Take the listing and print it in full, exactly as given.
:: Data supplied ::
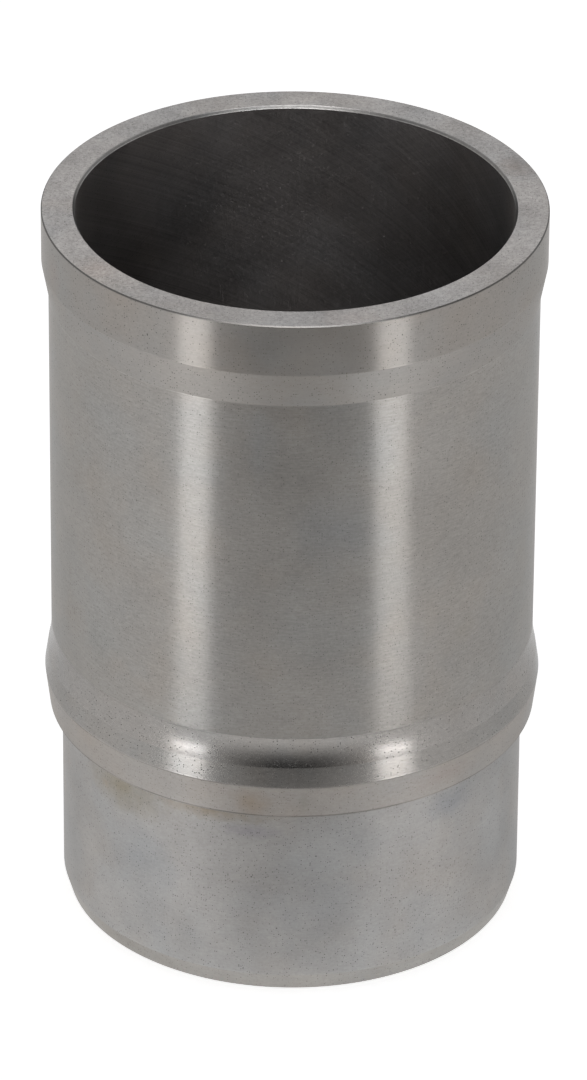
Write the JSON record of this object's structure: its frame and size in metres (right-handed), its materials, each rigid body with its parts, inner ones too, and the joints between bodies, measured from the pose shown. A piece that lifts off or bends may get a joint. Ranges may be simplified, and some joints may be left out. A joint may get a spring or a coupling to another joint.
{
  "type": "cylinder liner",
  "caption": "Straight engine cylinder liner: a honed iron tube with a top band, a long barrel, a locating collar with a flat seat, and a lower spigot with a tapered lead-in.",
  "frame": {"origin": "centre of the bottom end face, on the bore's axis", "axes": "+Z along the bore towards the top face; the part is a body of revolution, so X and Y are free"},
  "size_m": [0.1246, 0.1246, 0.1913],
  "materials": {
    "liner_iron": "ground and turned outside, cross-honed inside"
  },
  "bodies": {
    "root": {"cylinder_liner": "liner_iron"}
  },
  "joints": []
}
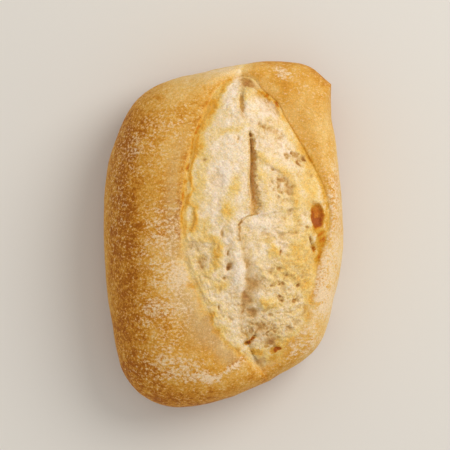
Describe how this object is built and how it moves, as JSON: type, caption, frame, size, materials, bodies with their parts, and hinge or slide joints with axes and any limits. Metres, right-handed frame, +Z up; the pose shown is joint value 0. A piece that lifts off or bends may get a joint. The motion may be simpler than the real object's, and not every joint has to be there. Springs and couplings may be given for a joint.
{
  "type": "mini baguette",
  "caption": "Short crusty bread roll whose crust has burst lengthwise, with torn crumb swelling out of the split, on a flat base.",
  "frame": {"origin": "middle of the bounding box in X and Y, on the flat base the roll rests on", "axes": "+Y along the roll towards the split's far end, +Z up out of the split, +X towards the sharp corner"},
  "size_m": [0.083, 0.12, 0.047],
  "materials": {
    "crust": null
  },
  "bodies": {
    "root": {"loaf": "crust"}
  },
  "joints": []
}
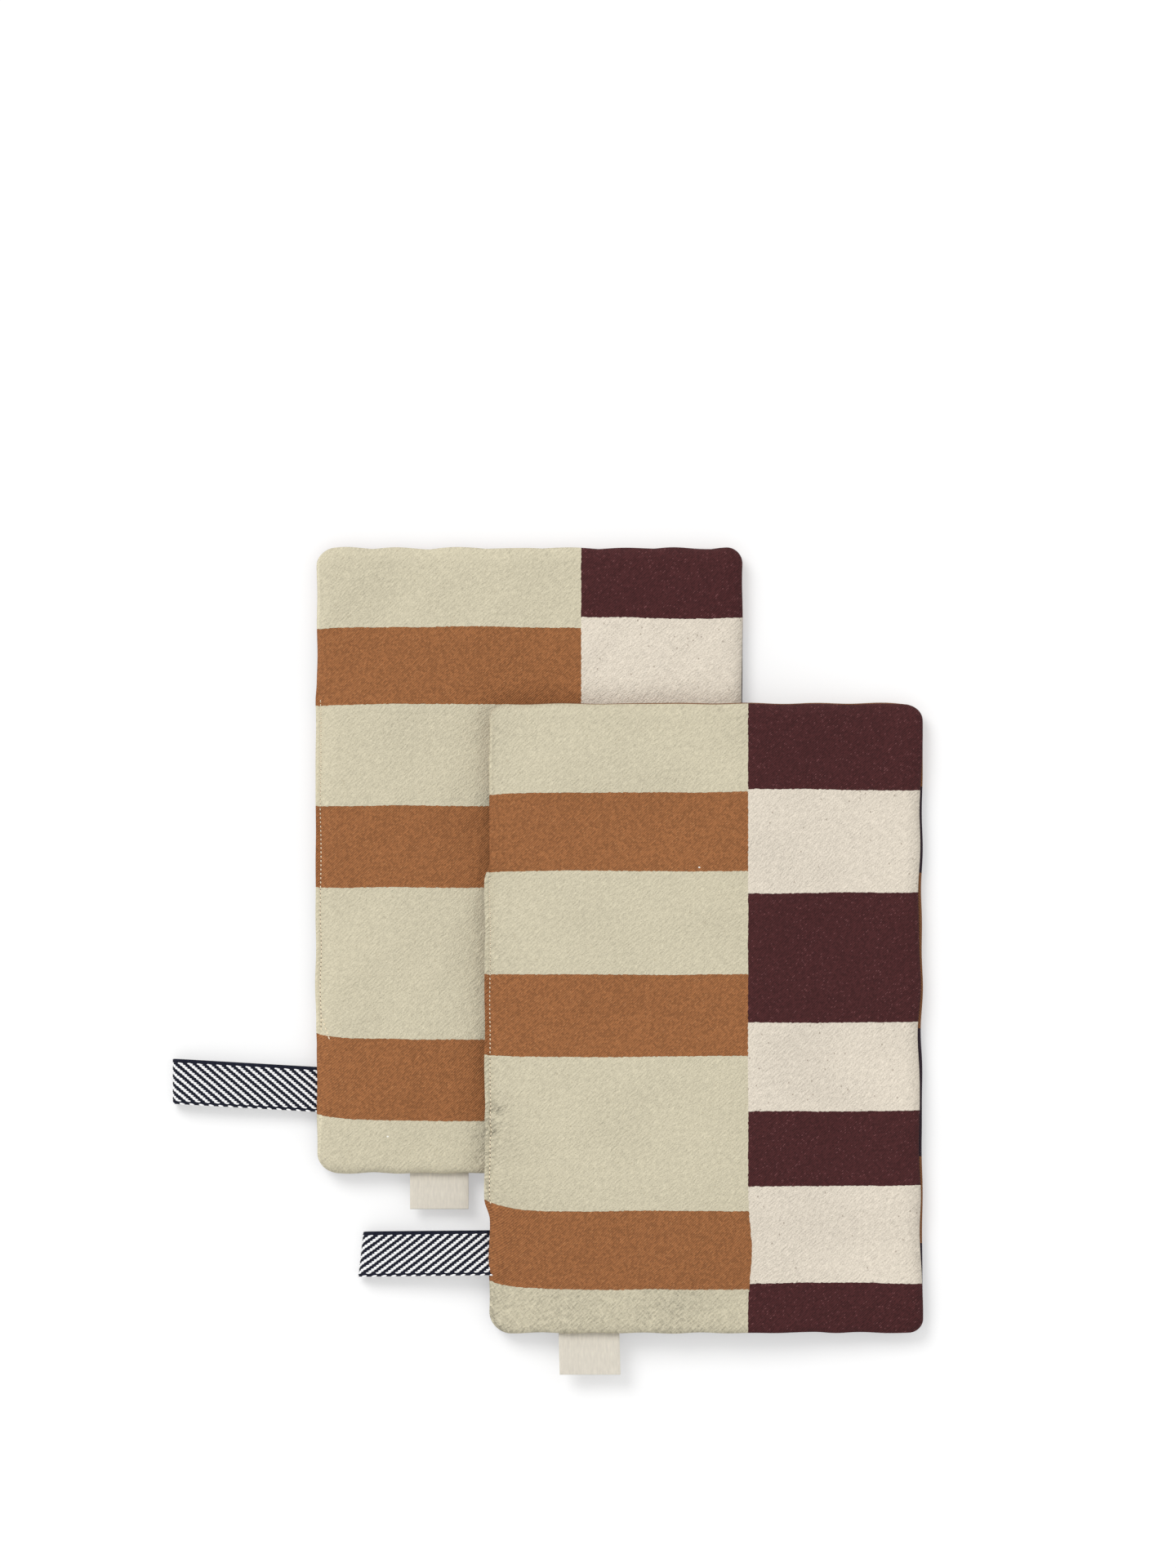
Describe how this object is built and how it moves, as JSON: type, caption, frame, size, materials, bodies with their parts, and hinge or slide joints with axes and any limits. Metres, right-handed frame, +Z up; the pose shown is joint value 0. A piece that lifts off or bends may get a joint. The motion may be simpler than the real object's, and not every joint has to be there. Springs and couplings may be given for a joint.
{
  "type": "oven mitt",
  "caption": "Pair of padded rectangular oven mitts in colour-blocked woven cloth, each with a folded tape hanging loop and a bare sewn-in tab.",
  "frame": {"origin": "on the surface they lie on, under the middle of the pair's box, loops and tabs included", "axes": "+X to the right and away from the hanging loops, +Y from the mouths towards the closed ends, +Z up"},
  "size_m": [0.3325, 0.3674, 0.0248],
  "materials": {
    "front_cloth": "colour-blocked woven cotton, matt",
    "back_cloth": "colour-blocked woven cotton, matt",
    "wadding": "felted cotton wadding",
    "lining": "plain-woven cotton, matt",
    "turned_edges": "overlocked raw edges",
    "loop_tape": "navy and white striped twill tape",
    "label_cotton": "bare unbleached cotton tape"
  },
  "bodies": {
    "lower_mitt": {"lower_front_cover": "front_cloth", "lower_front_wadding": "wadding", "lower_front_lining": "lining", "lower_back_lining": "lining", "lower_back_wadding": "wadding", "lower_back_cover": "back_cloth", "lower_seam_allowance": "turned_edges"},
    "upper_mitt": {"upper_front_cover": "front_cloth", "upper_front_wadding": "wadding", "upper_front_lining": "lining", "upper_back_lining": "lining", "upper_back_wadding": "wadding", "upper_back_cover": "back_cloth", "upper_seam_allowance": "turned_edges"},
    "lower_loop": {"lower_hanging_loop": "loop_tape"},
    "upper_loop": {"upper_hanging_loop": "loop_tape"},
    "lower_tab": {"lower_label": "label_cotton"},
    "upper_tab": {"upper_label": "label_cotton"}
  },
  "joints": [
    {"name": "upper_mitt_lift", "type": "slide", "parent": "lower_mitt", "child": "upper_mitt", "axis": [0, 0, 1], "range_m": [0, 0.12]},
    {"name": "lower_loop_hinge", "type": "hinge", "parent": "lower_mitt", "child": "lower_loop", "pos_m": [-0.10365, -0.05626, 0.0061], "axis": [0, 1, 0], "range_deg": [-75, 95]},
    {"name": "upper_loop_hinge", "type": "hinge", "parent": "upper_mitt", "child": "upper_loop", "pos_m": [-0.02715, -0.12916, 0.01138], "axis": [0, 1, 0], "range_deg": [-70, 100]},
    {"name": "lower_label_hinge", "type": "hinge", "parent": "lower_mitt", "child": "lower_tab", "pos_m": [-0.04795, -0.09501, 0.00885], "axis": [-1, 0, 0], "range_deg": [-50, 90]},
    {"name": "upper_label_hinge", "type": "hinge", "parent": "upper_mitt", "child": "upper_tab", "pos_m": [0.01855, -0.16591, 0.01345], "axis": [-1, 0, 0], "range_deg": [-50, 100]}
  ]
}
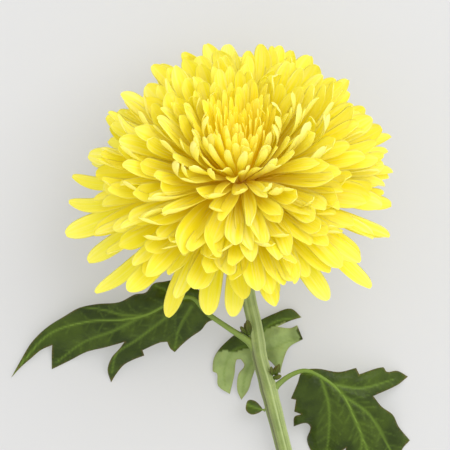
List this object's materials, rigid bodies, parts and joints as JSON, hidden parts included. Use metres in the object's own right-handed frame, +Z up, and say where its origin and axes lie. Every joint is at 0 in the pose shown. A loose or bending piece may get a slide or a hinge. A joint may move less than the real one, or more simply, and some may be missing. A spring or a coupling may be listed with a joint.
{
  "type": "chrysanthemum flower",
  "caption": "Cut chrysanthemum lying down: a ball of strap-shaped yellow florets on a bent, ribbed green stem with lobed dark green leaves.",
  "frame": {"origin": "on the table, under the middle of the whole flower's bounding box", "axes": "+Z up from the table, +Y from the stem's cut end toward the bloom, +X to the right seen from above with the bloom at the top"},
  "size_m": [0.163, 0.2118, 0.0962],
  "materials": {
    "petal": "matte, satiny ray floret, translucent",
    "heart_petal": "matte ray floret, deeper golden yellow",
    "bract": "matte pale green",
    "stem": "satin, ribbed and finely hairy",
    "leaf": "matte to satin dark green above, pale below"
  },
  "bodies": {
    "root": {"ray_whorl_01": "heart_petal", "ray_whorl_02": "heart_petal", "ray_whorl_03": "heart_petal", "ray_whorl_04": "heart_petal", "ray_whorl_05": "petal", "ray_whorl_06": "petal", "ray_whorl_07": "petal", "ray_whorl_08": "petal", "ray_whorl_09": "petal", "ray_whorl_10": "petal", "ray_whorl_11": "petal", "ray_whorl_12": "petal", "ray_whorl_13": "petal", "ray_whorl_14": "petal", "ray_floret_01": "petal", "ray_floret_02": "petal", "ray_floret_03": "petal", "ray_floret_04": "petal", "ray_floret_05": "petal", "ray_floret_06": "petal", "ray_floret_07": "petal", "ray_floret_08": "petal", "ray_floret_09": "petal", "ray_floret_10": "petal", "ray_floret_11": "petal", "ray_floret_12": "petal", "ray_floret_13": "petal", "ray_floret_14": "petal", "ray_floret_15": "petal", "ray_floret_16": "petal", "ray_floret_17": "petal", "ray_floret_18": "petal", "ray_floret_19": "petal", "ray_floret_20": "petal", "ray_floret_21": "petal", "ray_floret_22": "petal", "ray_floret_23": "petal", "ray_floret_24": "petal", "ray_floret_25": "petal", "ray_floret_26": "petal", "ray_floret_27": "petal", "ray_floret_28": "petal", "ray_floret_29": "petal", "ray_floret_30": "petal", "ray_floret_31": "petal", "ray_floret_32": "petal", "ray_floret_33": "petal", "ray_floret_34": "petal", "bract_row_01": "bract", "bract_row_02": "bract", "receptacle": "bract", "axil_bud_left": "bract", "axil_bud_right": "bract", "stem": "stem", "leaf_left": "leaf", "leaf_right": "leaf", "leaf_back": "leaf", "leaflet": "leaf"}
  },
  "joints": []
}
:::
→ **Complete answer**:
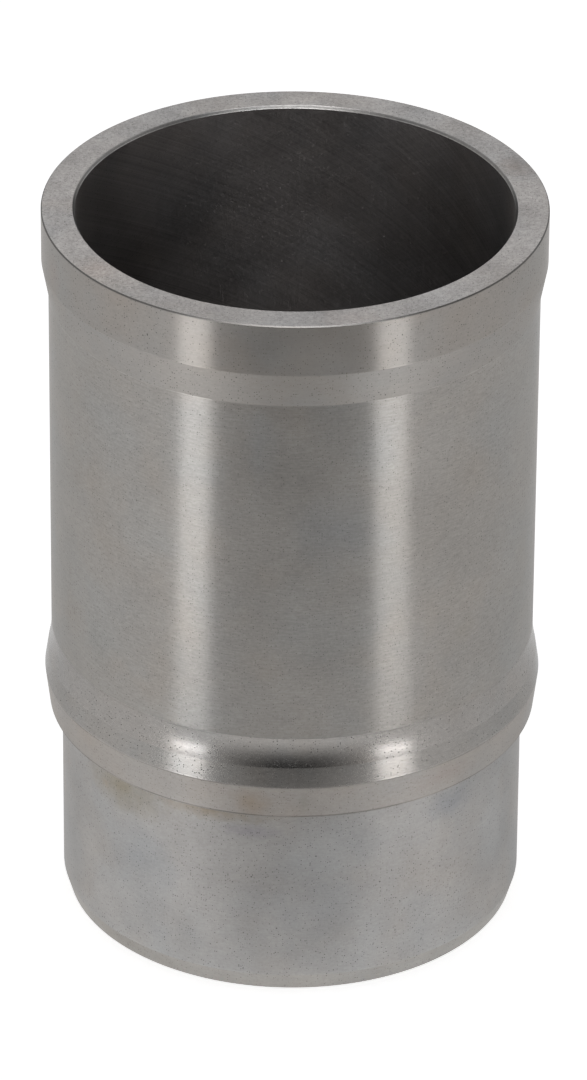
Write the JSON record of this object's structure: its frame and size in metres (right-handed), its materials, each rigid body with its parts, inner ones too, and the joints between bodies, measured from the pose shown. A piece that lifts off or bends may get a joint. Ranges may be simplified, and some joints may be left out. A joint may get a spring or a coupling to another joint.
{
  "type": "cylinder liner",
  "caption": "Straight engine cylinder liner: a honed iron tube with a top band, a long barrel, a locating collar with a flat seat, and a lower spigot with a tapered lead-in.",
  "frame": {"origin": "centre of the bottom end face, on the bore's axis", "axes": "+Z along the bore towards the top face; the part is a body of revolution, so X and Y are free"},
  "size_m": [0.1246, 0.1246, 0.1913],
  "materials": {
    "liner_iron": "ground and turned outside, cross-honed inside"
  },
  "bodies": {
    "root": {"cylinder_liner": "liner_iron"}
  },
  "joints": []
}
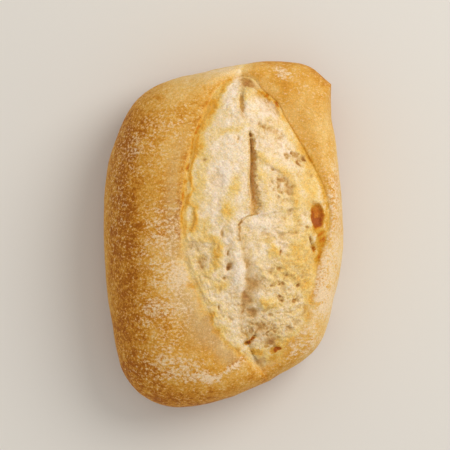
Describe how this object is built and how it moves, as JSON: type, caption, frame, size, materials, bodies with their parts, and hinge or slide joints with axes and any limits. Metres, right-handed frame, +Z up; the pose shown is joint value 0. A piece that lifts off or bends may get a joint. The motion may be simpler than the real object's, and not every joint has to be there. Springs and couplings may be given for a joint.
{
  "type": "mini baguette",
  "caption": "Short crusty bread roll whose crust has burst lengthwise, with torn crumb swelling out of the split, on a flat base.",
  "frame": {"origin": "middle of the bounding box in X and Y, on the flat base the roll rests on", "axes": "+Y along the roll towards the split's far end, +Z up out of the split, +X towards the sharp corner"},
  "size_m": [0.083, 0.12, 0.047],
  "materials": {
    "crust": null
  },
  "bodies": {
    "root": {"loaf": "crust"}
  },
  "joints": []
}
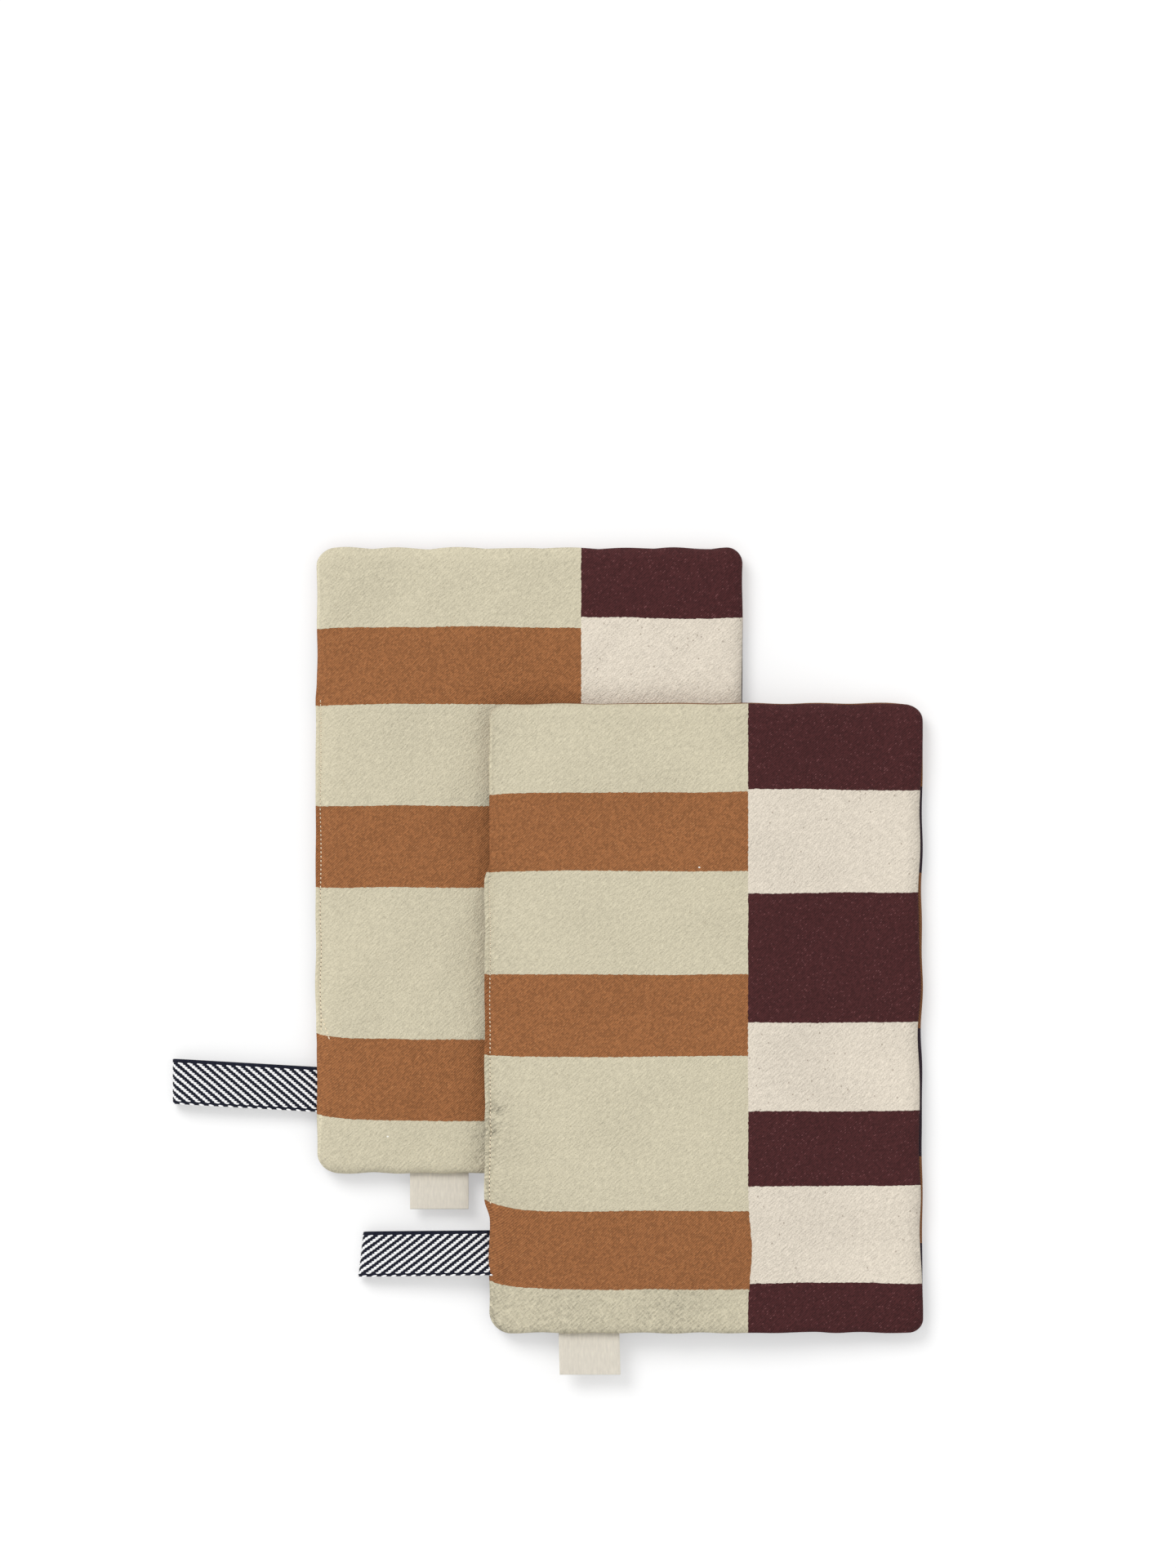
Describe how this object is built and how it moves, as JSON: type, caption, frame, size, materials, bodies with their parts, and hinge or slide joints with axes and any limits. Metres, right-handed frame, +Z up; the pose shown is joint value 0. A piece that lifts off or bends may get a joint. The motion may be simpler than the real object's, and not every joint has to be there. Springs and couplings may be given for a joint.
{
  "type": "oven mitt",
  "caption": "Pair of padded rectangular oven mitts in colour-blocked woven cloth, each with a folded tape hanging loop and a bare sewn-in tab.",
  "frame": {"origin": "on the surface they lie on, under the middle of the pair's box, loops and tabs included", "axes": "+X to the right and away from the hanging loops, +Y from the mouths towards the closed ends, +Z up"},
  "size_m": [0.3325, 0.3674, 0.0248],
  "materials": {
    "front_cloth": "colour-blocked woven cotton, matt",
    "back_cloth": "colour-blocked woven cotton, matt",
    "wadding": "felted cotton wadding",
    "lining": "plain-woven cotton, matt",
    "turned_edges": "overlocked raw edges",
    "loop_tape": "navy and white striped twill tape",
    "label_cotton": "bare unbleached cotton tape"
  },
  "bodies": {
    "lower_mitt": {"lower_front_cover": "front_cloth", "lower_front_wadding": "wadding", "lower_front_lining": "lining", "lower_back_lining": "lining", "lower_back_wadding": "wadding", "lower_back_cover": "back_cloth", "lower_seam_allowance": "turned_edges"},
    "upper_mitt": {"upper_front_cover": "front_cloth", "upper_front_wadding": "wadding", "upper_front_lining": "lining", "upper_back_lining": "lining", "upper_back_wadding": "wadding", "upper_back_cover": "back_cloth", "upper_seam_allowance": "turned_edges"},
    "lower_loop": {"lower_hanging_loop": "loop_tape"},
    "upper_loop": {"upper_hanging_loop": "loop_tape"},
    "lower_tab": {"lower_label": "label_cotton"},
    "upper_tab": {"upper_label": "label_cotton"}
  },
  "joints": [
    {"name": "upper_mitt_lift", "type": "slide", "parent": "lower_mitt", "child": "upper_mitt", "axis": [0, 0, 1], "range_m": [0, 0.12]},
    {"name": "lower_loop_hinge", "type": "hinge", "parent": "lower_mitt", "child": "lower_loop", "pos_m": [-0.10365, -0.05626, 0.0061], "axis": [0, 1, 0], "range_deg": [-75, 95]},
    {"name": "upper_loop_hinge", "type": "hinge", "parent": "upper_mitt", "child": "upper_loop", "pos_m": [-0.02715, -0.12916, 0.01138], "axis": [0, 1, 0], "range_deg": [-70, 100]},
    {"name": "lower_label_hinge", "type": "hinge", "parent": "lower_mitt", "child": "lower_tab", "pos_m": [-0.04795, -0.09501, 0.00885], "axis": [-1, 0, 0], "range_deg": [-50, 90]},
    {"name": "upper_label_hinge", "type": "hinge", "parent": "upper_mitt", "child": "upper_tab", "pos_m": [0.01855, -0.16591, 0.01345], "axis": [-1, 0, 0], "range_deg": [-50, 100]}
  ]
}
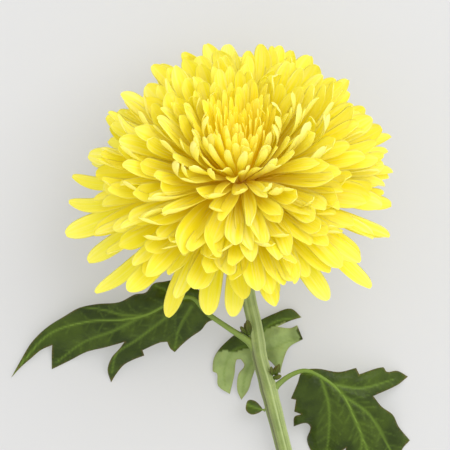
List this object's materials, rigid bodies, parts and joints as JSON, hidden parts included. Use metres in the object's own right-handed frame, +Z up, and say where its origin and axes lie. Every joint is at 0 in the pose shown. A loose or bending piece may get a slide or a hinge. A joint may move less than the real one, or more simply, and some may be missing. A spring or a coupling may be listed with a joint.
{
  "type": "chrysanthemum flower",
  "caption": "Cut chrysanthemum lying down: a ball of strap-shaped yellow florets on a bent, ribbed green stem with lobed dark green leaves.",
  "frame": {"origin": "on the table, under the middle of the whole flower's bounding box", "axes": "+Z up from the table, +Y from the stem's cut end toward the bloom, +X to the right seen from above with the bloom at the top"},
  "size_m": [0.163, 0.2118, 0.0962],
  "materials": {
    "petal": "matte, satiny ray floret, translucent",
    "heart_petal": "matte ray floret, deeper golden yellow",
    "bract": "matte pale green",
    "stem": "satin, ribbed and finely hairy",
    "leaf": "matte to satin dark green above, pale below"
  },
  "bodies": {
    "root": {"ray_whorl_01": "heart_petal", "ray_whorl_02": "heart_petal", "ray_whorl_03": "heart_petal", "ray_whorl_04": "heart_petal", "ray_whorl_05": "petal", "ray_whorl_06": "petal", "ray_whorl_07": "petal", "ray_whorl_08": "petal", "ray_whorl_09": "petal", "ray_whorl_10": "petal", "ray_whorl_11": "petal", "ray_whorl_12": "petal", "ray_whorl_13": "petal", "ray_whorl_14": "petal", "ray_floret_01": "petal", "ray_floret_02": "petal", "ray_floret_03": "petal", "ray_floret_04": "petal", "ray_floret_05": "petal", "ray_floret_06": "petal", "ray_floret_07": "petal", "ray_floret_08": "petal", "ray_floret_09": "petal", "ray_floret_10": "petal", "ray_floret_11": "petal", "ray_floret_12": "petal", "ray_floret_13": "petal", "ray_floret_14": "petal", "ray_floret_15": "petal", "ray_floret_16": "petal", "ray_floret_17": "petal", "ray_floret_18": "petal", "ray_floret_19": "petal", "ray_floret_20": "petal", "ray_floret_21": "petal", "ray_floret_22": "petal", "ray_floret_23": "petal", "ray_floret_24": "petal", "ray_floret_25": "petal", "ray_floret_26": "petal", "ray_floret_27": "petal", "ray_floret_28": "petal", "ray_floret_29": "petal", "ray_floret_30": "petal", "ray_floret_31": "petal", "ray_floret_32": "petal", "ray_floret_33": "petal", "ray_floret_34": "petal", "bract_row_01": "bract", "bract_row_02": "bract", "receptacle": "bract", "axil_bud_left": "bract", "axil_bud_right": "bract", "stem": "stem", "leaf_left": "leaf", "leaf_right": "leaf", "leaf_back": "leaf", "leaflet": "leaf"}
  },
  "joints": []
}